Already on GitHub? Sign in to your account

Initial support for BackBlaze B2 #8

Closed
wants to merge 5 commits into from
Closed

Initial support for BackBlaze B2 #8

wants to merge 5 commits into from

Conversation

sylvainlehmann
Copy link

@sylvainlehmann sylvainlehmann commented Sep 5, 2016

Hello,

Here's a prototype implementation of BackBlaze B2 Backend. It may need some extended tests, but respond correctly to backend's test feature. There is still some things left to do :

  • backend does not support backslashes on filenames. To pass unit tests, i replace them with other characters. It seems not to be a problem, since s3ql does not use backslashes on normal operation, but remain quite dirty
  • backend does not support copy operation. The code download et upload again the file being copied.

@Nikratio
Copy link
Collaborator

Nikratio commented Sep 6, 2016

Looks promising, thanks for sharing! Are you looking for feedback already, or do you want to finish the implementation first?

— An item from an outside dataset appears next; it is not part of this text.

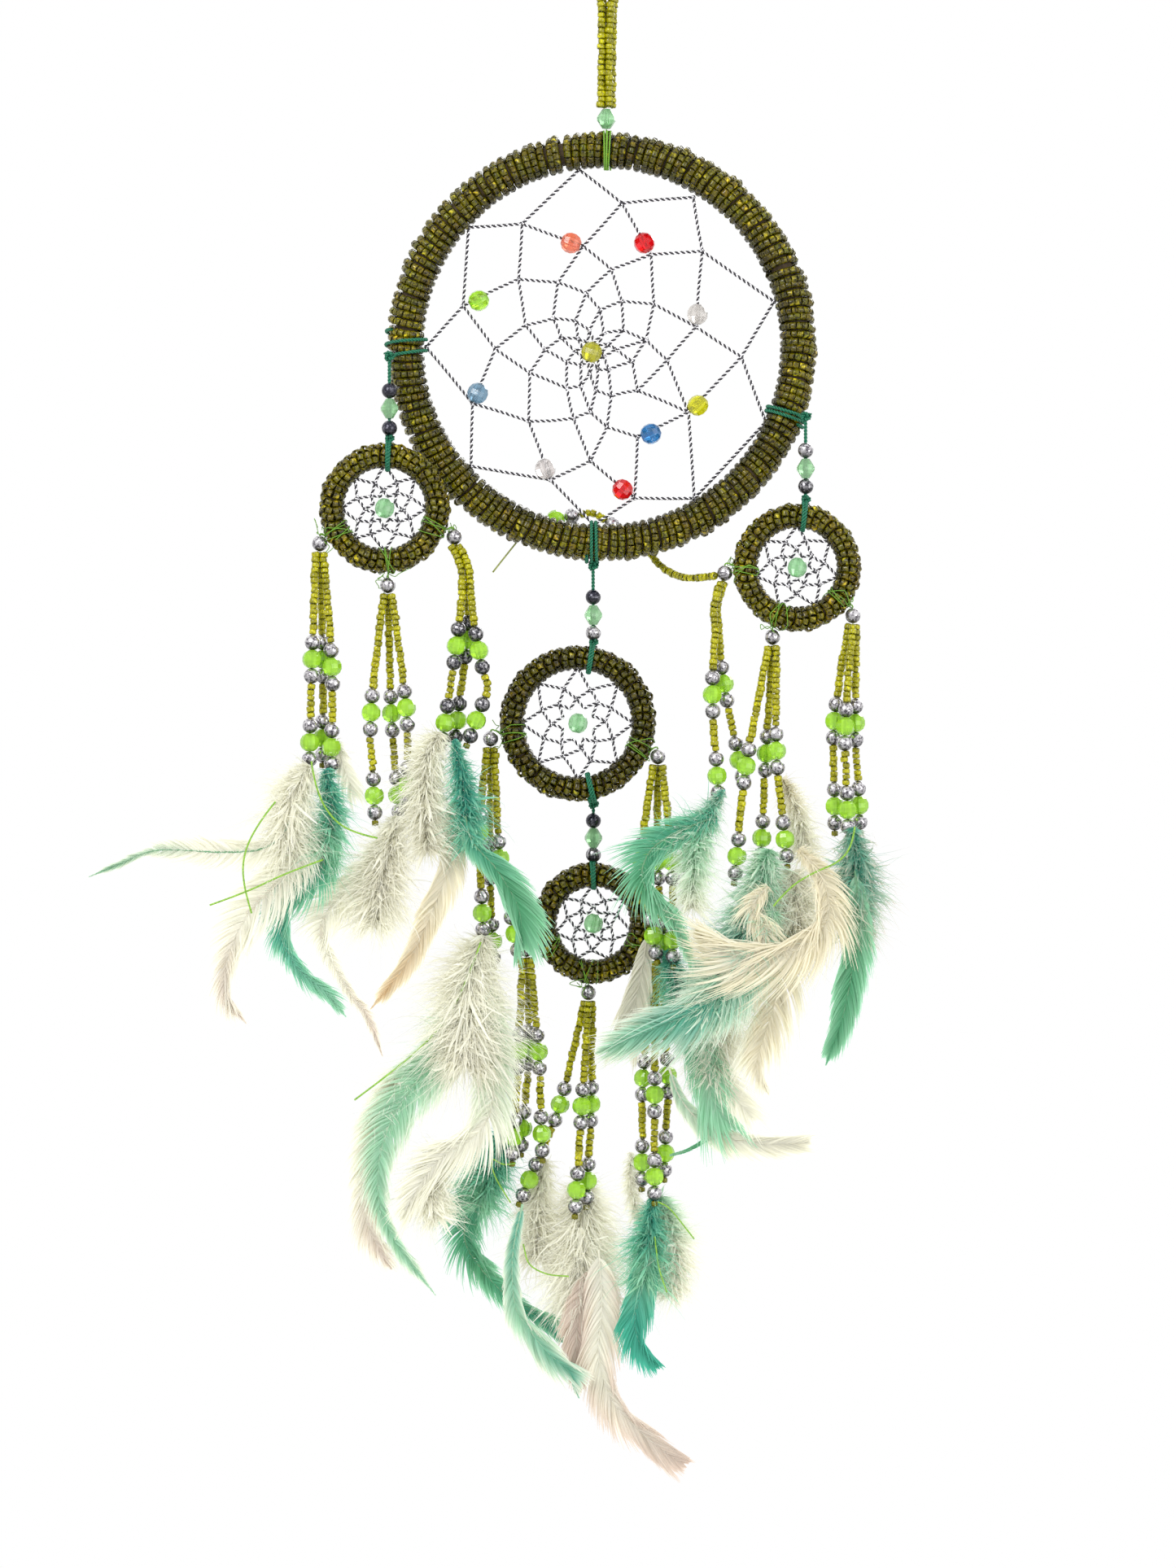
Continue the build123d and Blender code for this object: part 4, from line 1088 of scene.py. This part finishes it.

For the blackslash issue, I'd suggest to use a technique similar to the one implemented in the escape function (from s3ql.backends.local), just escape \ instead of /.

@sylvainlehmann
Copy link
Author

Thank you for suggest, i corrected the escaping functions.
The code seems to do his jobs, so i'm looking for feedback already if you have some.

@dlight
Copy link

dlight commented Dec 21, 2016

Note: Blackblaze seems to be open to add backend functionality to support s3ql better (see this comment). They could implement server-side copy if requested by opening an issue.

@szepeviktor
Copy link
Collaborator

@sylvainlehmann May I test your code?

@sylvainlehmann
Copy link
Author

@dlight Thanks for the suggest, i will contact them.
@szepeviktor Yes. Feel free to give me any feedback you find useful !

@szepeviktor
Copy link
Collaborator

szepeviktor commented Jan 9, 2017

~/.s3ql/authinfo2

[blackbaze]
storage-url: b2://my-bucket/prefix_
backend-login: <Account ID>
backend-password: <Application key>
fs-passphrase: <high entropy>

mkfs.s3ql b2://my-bucket/prefix_ and mount.s3ql b2://my-bucket/prefix_ /mnt work OK.

Keep up the work.
Thank you!

@szepeviktor
Copy link
Collaborator

szepeviktor commented Apr 16, 2017

@sylvainlehmann May I begin migrating my clients to BB?

@szepeviktor
Copy link
Collaborator

szepeviktor commented Apr 16, 2017

Build S3QL + B2 in a Docker container - e.g. by starting an UpCloud instance
Dockerfile: https://github.com/szepeviktor/debian-server-tools/blob/master/virtualization/python-s3ql-test-b2/Dockerfile
Build and Run commands included.

@szepeviktor
Copy link
Collaborator

They could implement server-side copy if requested by opening an issue.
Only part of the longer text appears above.